Revision is my favorite part of the writing process in poetry and the most confusing stage of the writing process for essays.  I know how to edit a solid essay into something slightly clearer and more academic than the first draft, but I don’t know how to shape an essay in the revision process.  Poems are different.  When I learned that poems are going to be bad on the first draft, I learned that revision is about more than just editing diction.  It is a process which allows the spirit of the draft to guide changes.  These changes bring clarification to the spirit, often revealing aspects of the draft’s spirit that even I did not see at first.  I can then develop these aspects and make the themes even clearer than they were in the second, third, fourth, or eleventh draft.

Revision is easy in poetry because I know where to start; conversely, it is difficult in essays because I’m not quite sure what is important to follow.  In poetry, I can follow sound through a piece and begin changing language to make each poem internally resonant.  With each change, the draft takes a new shape because the words I choose have specific powers, and no word is exactly like another.  Revision feels like creating a puzzle.  In essays, which are less about sound and more about clarity, I struggle to begin revision.  I can’t start with alliteration and assonance like I do in poems because these don’t affect the essay the way they affect poems.  Lately, my starting places are transitions, making sure my topic sentences are in line with my thesis, and grammar.  I still am not quite sure how to find the spirit of an academic argument.

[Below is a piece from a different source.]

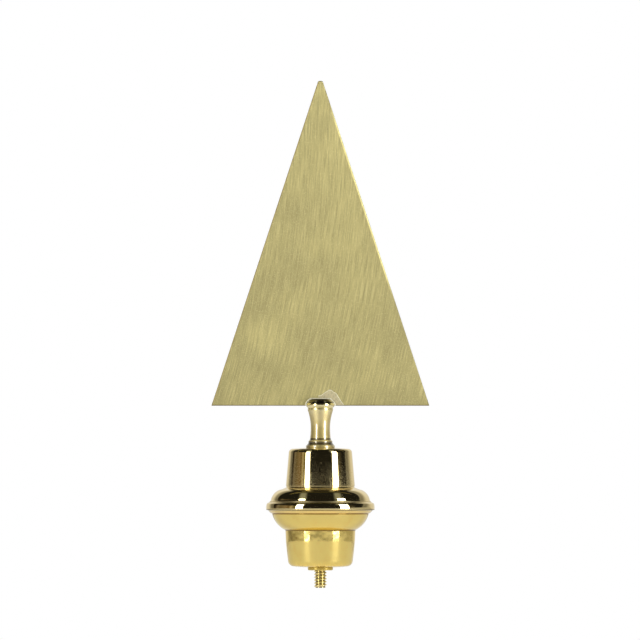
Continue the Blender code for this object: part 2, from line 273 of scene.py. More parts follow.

The process of writing is usually fun for me, but I get nervous to start.  This causes a lot of anxiety because there is no fear like the fear of something that doesn’t exist.  I find it is easiest to put my mind at ease when I start with an unintimidating plan.  Sentence outlines are my friend because they create a space where I am allowed to make mistakes, but the most helpful thing I do for my writing is trust that the revision process is coming, and that I don’t need to be perfect.